Elasticsearch Core Concepts
Before writing a single query, you need to understand the building blocks of Elasticsearch. These five concepts form the mental model you will use every day.
The City Analogy
Imagine a city with neighborhoods, buildings, apartments, and residents. Elasticsearch organizes data exactly the same way:
City = Elasticsearch Cluster Neighborhood = Index Building = Shard (internal storage unit) Apartment = Document Resident Info = Field (inside a document)
Concept 1: Document
A document is a single unit of data — like one row in a spreadsheet, but stored as JSON.
{
"id": 1,
"name": "Alice",
"job": "Engineer",
"city": "Delhi"
}
Each document lives inside an index. Every document gets a unique ID, which Elasticsearch uses to find or update it later.
Concept 2: Index
An index is a collection of documents of the same type — similar to a table in a database. A company might have an index called employees that holds all employee documents, and another index called products that holds all product documents.
Index: employees
┌────────────────────────────────┐
│ Doc 1: { name: "Alice", ... } │
│ Doc 2: { name: "Bob", ... } │
│ Doc 3: { name: "Carol", ... } │
└────────────────────────────────┘
Concept 3: Field
A field is one key-value pair inside a document. In the employee example above, name, job, and city are all fields. You can search, filter, and sort on any field.
Concept 4: Mapping
Mapping tells Elasticsearch what data type each field holds — text, number, date, or boolean. Think of it as the column definitions in a spreadsheet.
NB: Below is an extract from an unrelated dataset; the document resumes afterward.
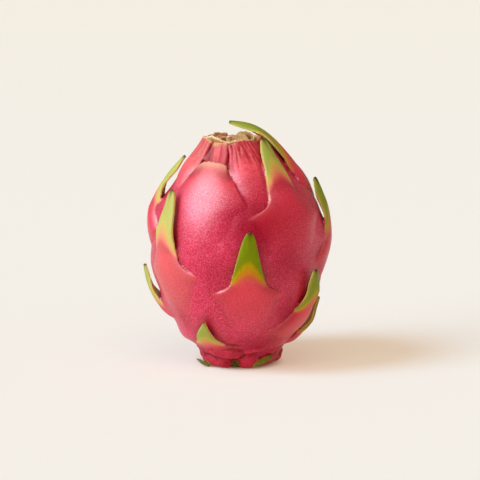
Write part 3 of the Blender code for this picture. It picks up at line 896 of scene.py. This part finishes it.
def build_stem_scar():
    patch = Patch(RIM_MASKS)
    around, radius, level = turned_rings(SCAR_LINE, np.arange(0, 360, 3.0)[None, :])
    points = round_axis(around, radius, level)
    points += unit(points - SCAR_MIDDLE) * relief(points, SCAR_LUMPS)[..., None]
    points[..., 2] = np.maximum(points[..., 2], SCAR_CLEAR)
    patch.add_tube(points, {"brown": eased((radius - 2.0) / 3.0) * 0.6, "pale": 0.0})
    scar = fused("stem_scar", patch, SCAR_VOXEL, 1)
    keep_masks(scar.data, handed_over(scar.data, patch)[1])
    return scar


# ---- Materials ------------------------------------------------------------------------------------------
# Colours, in the usual 0 to 255.
PEEL_COLOURS = {
    # The deep crimson is partly the peel's own deeper tone and partly painted shade.
    "rose": (190, 6, 50), "warm rose": (208, 12, 64), "crimson": (172, 0, 40), "deep crimson and shade": (136, 0, 28),
    # A paler pink for the painted highlight on ridges.
    "coral": (232, 60, 64), "speck": (248, 86, 128), "pale neck": (250, 112, 106), "ridge": (250, 120, 120),
    # Painted shade: dark crimson in the creases and in the axils under the flaps.
    "crease": (104, 0, 14), "axil": (140, 4, 20), "margin": (240, 170, 140),
    "blush": (206, 86, 54), "amber": (203, 126, 26), "olive": (178, 150, 4), "leaf green": (117, 134, 3),
    "peach": (240, 172, 124), "pale green": (206, 204, 112), "vein": (90, 104, 10),
    "inner yellow": (234, 222, 92), "withered": (62, 46, 20), "husk": (222, 168, 124),
    "dark husk": (178, 116, 82),
}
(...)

| Field | Type | Meaning |
|---|---|---|
| name | text | Searchable string, broken into words |
| age | integer | Whole number, good for range filters |
| salary | float | Decimal number |
| hire_date | date | Supports date range queries |
| is_active | boolean | true or false |
Concept 5: Node and Cluster
A node is one running instance of Elasticsearch — one machine or server. A cluster is a group of nodes working together. They share data and respond to queries as a team.
+---------------------+ | CLUSTER | | +---------+ | | | Node A | <-- stores some data | +---------+ | | +---------+ | | | Node B | <-- stores some data | +---------+ | | +---------+ | | | Node C | <-- backup copies | +---------+ | +---------------------+
When Node A fails, Node B and Node C still answer queries. No data is lost.
How the Concepts Connect
CLUSTER
└── INDEX (employees)
├── DOCUMENT 1 { name: "Alice", age: 30 }
│ ├── Field: name = "Alice"
│ └── Field: age = 30
└── DOCUMENT 2 { name: "Bob", age: 25 }
├── Field: name = "Bob"
└── Field: age = 25
Inverted Index: The Secret to Speed
When you add a document, Elasticsearch does not just save it. It builds an inverted index — a lookup table that maps every word to the documents containing it.
Documents: Doc 1: "fast red car" Doc 2: "slow blue car" Doc 3: "fast blue boat" Inverted Index: "fast" --> Doc 1, Doc 3 "red" --> Doc 1 "car" --> Doc 1, Doc 2 "slow" --> Doc 2 "blue" --> Doc 2, Doc 3 "boat" --> Doc 3
When you search for "fast car," Elasticsearch looks up both words, finds the matching document IDs, and returns Doc 1 instantly — without scanning every document one by one.